Mahasiswa Minta Keterwakilan Perempuan Hakim MK Minimal 30 Persen

NERACA

Jakarta - Enam mahasiswa Fakultas Hukum Universitas Islam Indonesia, yang mengajukan uji materi Undang-Undang Nomor 24 Tahun 2003 tentang Mahkamah Konstitusi, meminta agar diatur secara jelas mengenai keterwakilan perempuan dalam komposisi hakim konstitusi minimal 30 persen.

Para mahasiswa tersebut, yaitu Aulia Shifa Salsabila, Meika Yudiastriva, Safira Ika Maharani, Nadia Talitha Ivanadentrio, Dzaky Alfakhri, dan Satrio Anggito Abimanyu. Dalam Perkara Nomor 27/PUU-XXIII/2025 ini, mereka menguji materi Pasal 18 ayat (1) UU MK.

“Pemohon I–IV (seluruhnya perempuan) bercita-cita menjadi hakim MK. Namun, Pasal 18 ayat (1) UU MK tentang pengangkatan atau pengisian hakim tidak diatur terkait partisipasi atau kuota perempuan sebagai calon hakim MK,” kata Safira Ika Maharani, perwakilan pemohon dalam sidang pemeriksaan pendahuluan di MK, Jakarta, Rabu (23/4).

Menurut dia, ketiadaan aturan yang jelas terkait kuota keterwakilan perempuan tersebut menyebabkan pengangkatan atau pengisian hakim MK perempuan menjadi tidak pasti dan menimbulkan ketidakpastian hukum.

Mereka itu menilai kondisi ketiadaan aturan tersebut juga akan berdampak terhadap laki-laki apabila dalam seleksi hakim konstitusi ke depannya ternyata membutuhkan calon hakim dari kalangan perempuan.

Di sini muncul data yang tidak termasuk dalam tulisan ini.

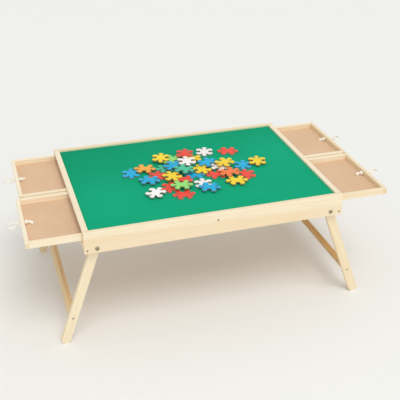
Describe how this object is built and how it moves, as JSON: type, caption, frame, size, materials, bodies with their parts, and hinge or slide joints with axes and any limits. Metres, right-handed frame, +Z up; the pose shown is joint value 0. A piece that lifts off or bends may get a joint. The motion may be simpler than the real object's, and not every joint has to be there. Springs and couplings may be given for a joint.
{
  "type": "jigsaw puzzle storage table",
  "caption": "Low wooden jigsaw table case with a sunk green felt board, shallow drawers that slide out at the ends and leg frames that fold flat under it.",
  "frame": {"origin": "on the floor under the middle of the case", "axes": "+X along the case to the right, +Y to the back, +Z up"},
  "size_m": [1.1232, 0.5702, 0.3673],
  "materials": {
    "pine": "clear satin",
    "hardboard": "bare hardboard",
    "felt": "green felt",
    "steel": "zinc plated",
    "tape": "white cotton tape",
    "blue_board": "painted board",
    "green_board": "painted board",
    "orange_board": "painted board",
    "red_board": "painted board",
    "teal_board": "painted board",
    "white_board": "painted board",
    "yellow_board": "painted board"
  },
  "bodies": {
    "case": {"front_apron": "pine", "back_apron": "pine", "left_top_rail": "pine", "right_top_rail": "pine", "left_lower_rail": "pine", "right_lower_rail": "pine", "playing_board": "hardboard", "felt_sheet": "felt", "centre_partition": "pine", "left_drawer_divider": "pine", "right_drawer_divider": "pine", "drawer_runners": "pine", "apron_screws": "steel", "pivot_bolts": "steel", "pivot_washers": "steel", "pivot_nuts": "steel"},
    "front_left_drawer": {"front_left_outer_end": "pine", "front_left_inner_end": "pine", "front_left_front_side": "pine", "front_left_back_side": "pine", "front_left_bottom": "hardboard", "front_left_pull_loop": "tape", "front_left_pull_knot": "tape"},
    "back_left_drawer": {"back_left_outer_end": "pine", "back_left_inner_end": "pine", "back_left_front_side": "pine", "back_left_back_side": "pine", "back_left_bottom": "hardboard", "back_left_pull_loop": "tape", "back_left_pull_knot": "tape"},
    "front_right_drawer": {"front_right_outer_end": "pine", "front_right_inner_end": "pine", "front_right_front_side": "pine", "front_right_back_side": "pine", "front_right_bottom": "hardboard", "front_right_pull_loop": "tape", "front_right_pull_knot": "tape"},
    "back_right_drawer": {"back_right_outer_end": "pine", "back_right_inner_end": "pine", "back_right_front_side": "pine", "back_right_back_side": "pine", "back_right_bottom": "hardboard", "back_right_pull_loop": "tape", "back_right_pull_knot": "tape"},
    "left_leg_frame": {"left_front_leg": "pine", "left_back_leg": "pine", "left_stretcher": "pine", "left_leg_screws": "steel"},
    "right_leg_frame": {"right_front_leg": "pine", "right_back_leg": "pine", "right_stretcher": "pine", "right_leg_screws": "steel"},
    "jigsaw_pieces": {"blue_pieces": "blue_board", "green_pieces": "green_board", "orange_pieces": "orange_board", "red_pieces": "red_board", "teal_pieces": "teal_board", "white_pieces": "white_board", "yellow_pieces": "yellow_board"}
  },
  "joints": [
    {"name": "front_left_drawer_slide", "type": "slide", "parent": "case", "child": "front_left_drawer", "axis": [-1, 0, 0], "range_m": [-0.15, 0.136]},
    {"name": "back_left_drawer_slide", "type": "slide", "parent": "case", "child": "back_left_drawer", "axis": [-1, 0, 0], "range_m": [-0.138, 0.148]},
    {"name": "front_right_drawer_slide", "type": "slide", "parent": "case", "child": "front_right_drawer", "axis": [1, 0, 0], "range_m": [-0.15, 0.136]},
    {"name": "back_right_drawer_slide", "type": "slide", "parent": "case", "child": "back_right_drawer", "axis": [1, 0, 0], "range_m": [-0.15, 0.136]},
    {"name": "left_leg_fold", "type": "hinge", "parent": "case", "child": "left_leg_frame", "pos_m": [-0.34, 0, 0.30427], "axis": [0, -1, 0], "range_deg": [0, 109.6]},
    {"name": "right_leg_fold", "type": "hinge", "parent": "case", "child": "right_leg_frame", "pos_m": [0.34, 0, 0.30427], "axis": [0, 1, 0], "range_deg": [0, 109.6]},
    {"name": "pieces_lift", "type": "slide", "parent": "case", "child": "jigsaw_pieces", "axis": [0, 0, 1], "range_m": [0, 0.04]}
  ]
}
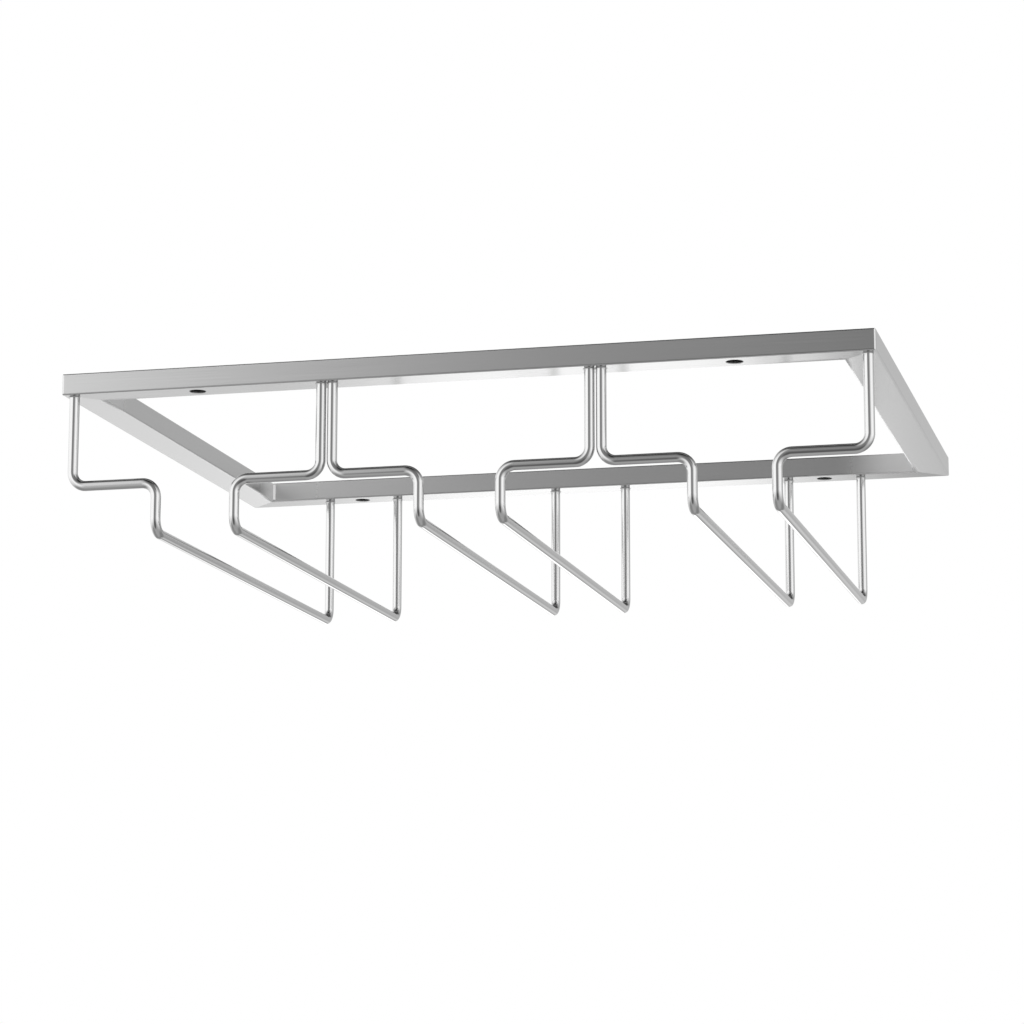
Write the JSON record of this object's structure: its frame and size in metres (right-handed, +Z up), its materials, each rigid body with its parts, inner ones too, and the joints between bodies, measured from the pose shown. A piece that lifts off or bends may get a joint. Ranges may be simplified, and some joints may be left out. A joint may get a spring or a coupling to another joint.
{
  "type": "hanging wine glass rack",
  "caption": "Rectangular tube frame that screws up under a shelf, with bent wires below it that form tracks, which hold wine glasses upside down by their feet.",
  "frame": {"origin": "centre of the frame's top face, which lies against the shelf, and so the centre of the four screw holes", "axes": "+Z up into the shelf, +X to the right along the long front rail, +Y to the back, away from the side where the glasses go in"},
  "size_m": [0.4, 0.3, 0.082],
  "materials": {
    "satin_frame_steel": "satin, brushed along each rail",
    "weld_steel": "polished weld",
    "bright_wire_steel": "bright drawn and polished"
  },
  "bodies": {
    "root": {"front_rail": "satin_frame_steel", "back_rail": "satin_frame_steel", "left_rail": "satin_frame_steel", "right_rail": "satin_frame_steel", "front_left_corner_weld": "weld_steel", "front_right_corner_weld": "weld_steel", "back_left_corner_weld": "weld_steel", "back_right_corner_weld": "weld_steel", "track_1_left_wire": "bright_wire_steel", "track_1_right_wire": "bright_wire_steel", "track_2_left_wire": "bright_wire_steel", "track_2_right_wire": "bright_wire_steel", "track_3_left_wire": "bright_wire_steel", "track_3_right_wire": "bright_wire_steel"}
  },
  "joints": []
}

Selain karena alasan kerugian konstitusional yang potensial terjadi, para pemohon juga membandingkan komposisi hakim konstitusi di Indonesia dengan hakim di MK, Mahkamah Agung, atau setingkat di negara lain.

Pergantian hakim konstitusi RI sejak 2003 hingga 2024 didominasi oleh laki-laki, yakni sebesar 96,875 persen, sedangkan perempuan hanya 3,125 persen. Adapun hakim MK RI perempuan sepanjang sejarah hanya dua, yakni Maria Farida Indrati dan Enny Nurbaningsih.

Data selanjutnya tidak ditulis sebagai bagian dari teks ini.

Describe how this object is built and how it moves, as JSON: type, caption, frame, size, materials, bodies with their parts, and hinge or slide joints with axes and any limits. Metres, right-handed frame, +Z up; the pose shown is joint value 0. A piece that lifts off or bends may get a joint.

Sementara itu, mereka mencontohkan, hakim konstitusi Korea Selatan, hakim Mahkamah Persekutuan Malaysia, hakim konstitusi Austria, hakim Supreme Court Amerika Serikat, dan hakim konstitusi Jerman cenderung seimbang antara laki-laki dan perempuan.

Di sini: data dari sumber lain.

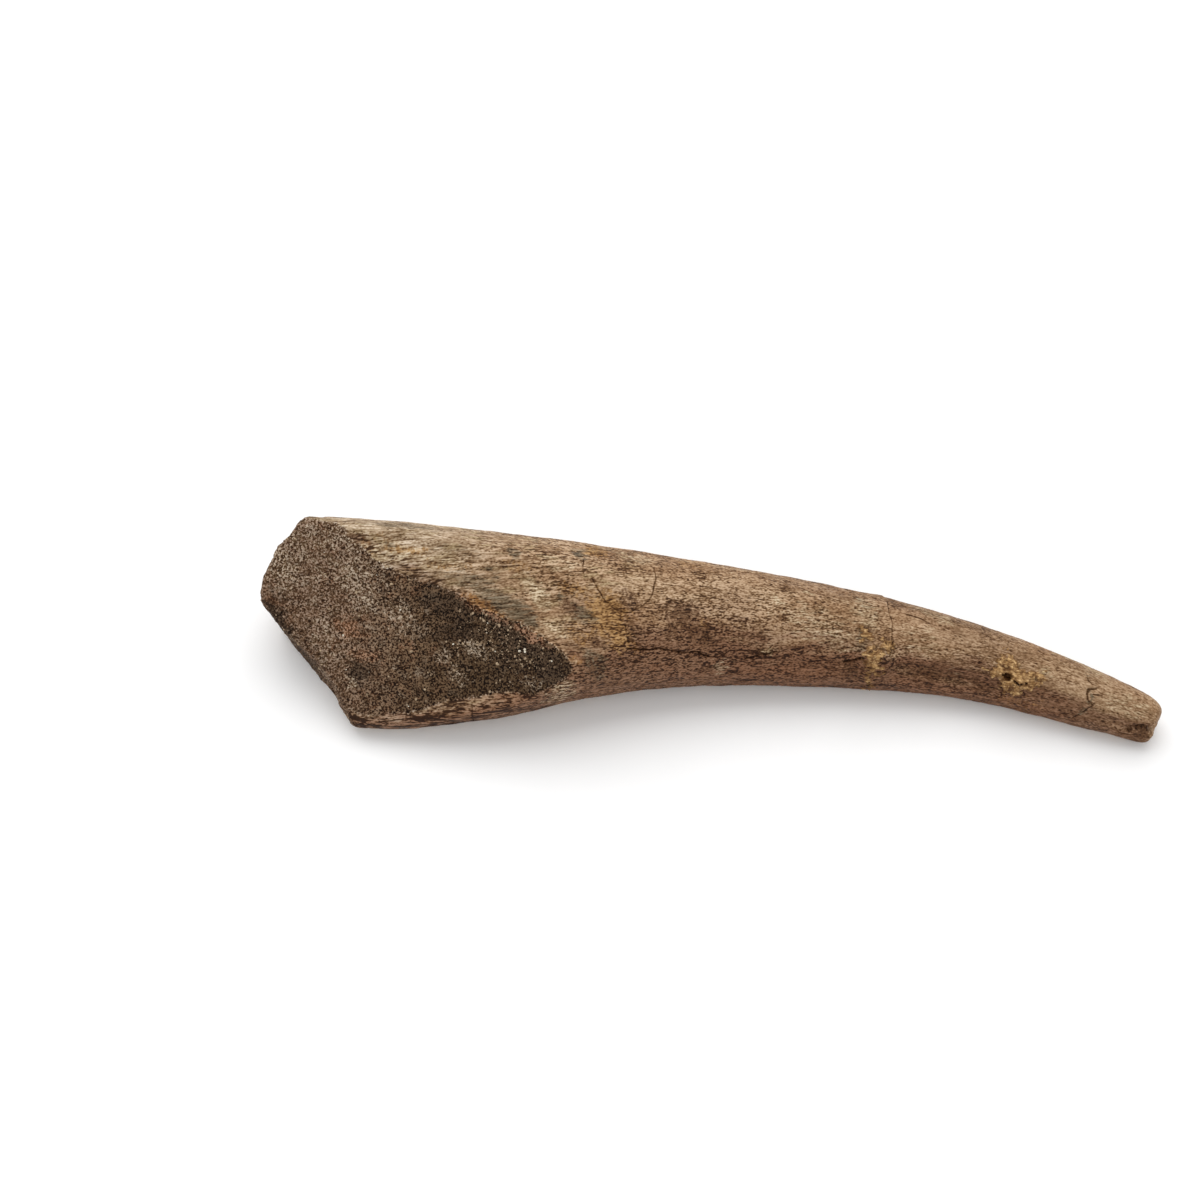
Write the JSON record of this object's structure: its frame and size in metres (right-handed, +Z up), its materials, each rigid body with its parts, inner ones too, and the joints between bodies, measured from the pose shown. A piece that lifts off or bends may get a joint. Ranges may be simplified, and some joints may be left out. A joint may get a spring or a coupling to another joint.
{
  "type": "dinosaur fossil claw",
  "caption": "Curved fossil bone core of a dinosaur toe claw, lying on its flank: long tapering shaft, blunt worn tip and a broad base with an oblique spongy break.",
  "frame": {"origin": "on the resting plane, under the middle of the claw's bounding box", "axes": "+X from the joint end to the tip, +Y towards the back (convex) edge of the claw, +Z up from the surface it lies on"},
  "size_m": [0.1266, 0.0288, 0.0207],
  "materials": {
    "fossil_bone": "dull mineralised bone: brown weathered cortex with fine lengthwise fibres, darker pitted spongy bone on the break, ochre sandstone crust"
  },
  "bodies": {
    "root": {"claw": "fossil_bone"}
  },
  "joints": []
}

Oleh sebab itu, para mahasiswi tersebut menilai, Pasal 18 ayat (1) UU MK bertentangan dengan Pasal 1 ayat (3), Pasal 28C ayat (2), Pasal 28D ayat (1), Pasal 28D ayat (3), dan Pasal 28H ayat (2) Undang-Undang Dasar Negara RI Tahun 1945.

Adapun pasal yang diuji berbunyi: “Hakim konstitusi diajukan masing-masing 3 orang oleh Mahkamah Agung, 3 orang oleh DPR, dan 3 orang oleh Presiden, ditetapkan dengan keputusan Presiden.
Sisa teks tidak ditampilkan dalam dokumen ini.